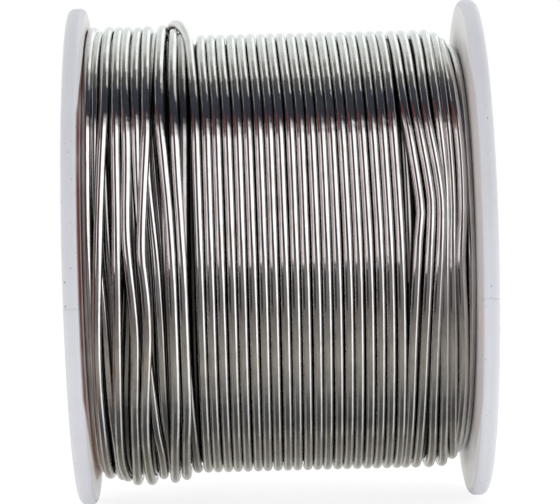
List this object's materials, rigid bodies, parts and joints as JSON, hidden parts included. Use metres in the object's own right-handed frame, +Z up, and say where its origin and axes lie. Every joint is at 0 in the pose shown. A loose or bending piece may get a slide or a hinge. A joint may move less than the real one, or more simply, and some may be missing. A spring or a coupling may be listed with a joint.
{
  "type": "solder wire spool",
  "caption": "Full reel of fine solder wire on a one-piece flanged plastic spool with a plain spindle bore.",
  "frame": {"origin": "middle of the spindle bore, half way between the flanges' outer faces", "axes": "+X along the spindle bore, towards the right flange; +Y to the back; +Z up, with the spool lying on its two rims"},
  "size_m": [0.0432, 0.053, 0.053],
  "materials": {
    "spool_plastic": "frosted natural white moulding",
    "label_paper": "blank coated paper",
    "solder": "bright drawn tin-lead wire",
    "flux": "amber rosin"
  },
  "bodies": {
    "root": {"spool_body": "spool_plastic", "left_label": "label_paper", "right_label": "label_paper", "inner_winding": "solder", "outer_layer": "solder", "start_end": "solder", "start_end_flux": "flux", "free_end": "solder", "free_end_flux": "flux"}
  },
  "joints": []
}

▸ **GOAL OF THE EXERCISE**:
Repeat the data above, word for word.

▸ **FINAL RESULT**:
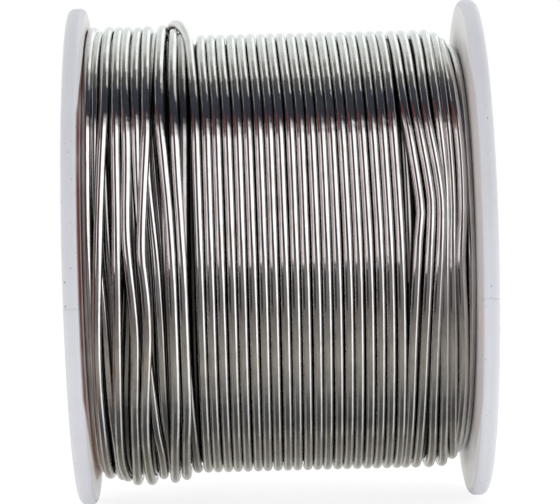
List this object's materials, rigid bodies, parts and joints as JSON, hidden parts included. Use metres in the object's own right-handed frame, +Z up, and say where its origin and axes lie. Every joint is at 0 in the pose shown. A loose or bending piece may get a slide or a hinge. A joint may move less than the real one, or more simply, and some may be missing. A spring or a coupling may be listed with a joint.
{
  "type": "solder wire spool",
  "caption": "Full reel of fine solder wire on a one-piece flanged plastic spool with a plain spindle bore.",
  "frame": {"origin": "middle of the spindle bore, half way between the flanges' outer faces", "axes": "+X along the spindle bore, towards the right flange; +Y to the back; +Z up, with the spool lying on its two rims"},
  "size_m": [0.0432, 0.053, 0.053],
  "materials": {
    "spool_plastic": "frosted natural white moulding",
    "label_paper": "blank coated paper",
    "solder": "bright drawn tin-lead wire",
    "flux": "amber rosin"
  },
  "bodies": {
    "root": {"spool_body": "spool_plastic", "left_label": "label_paper", "right_label": "label_paper", "inner_winding": "solder", "outer_layer": "solder", "start_end": "solder", "start_end_flux": "flux", "free_end": "solder", "free_end_flux": "flux"}
  },
  "joints": []
}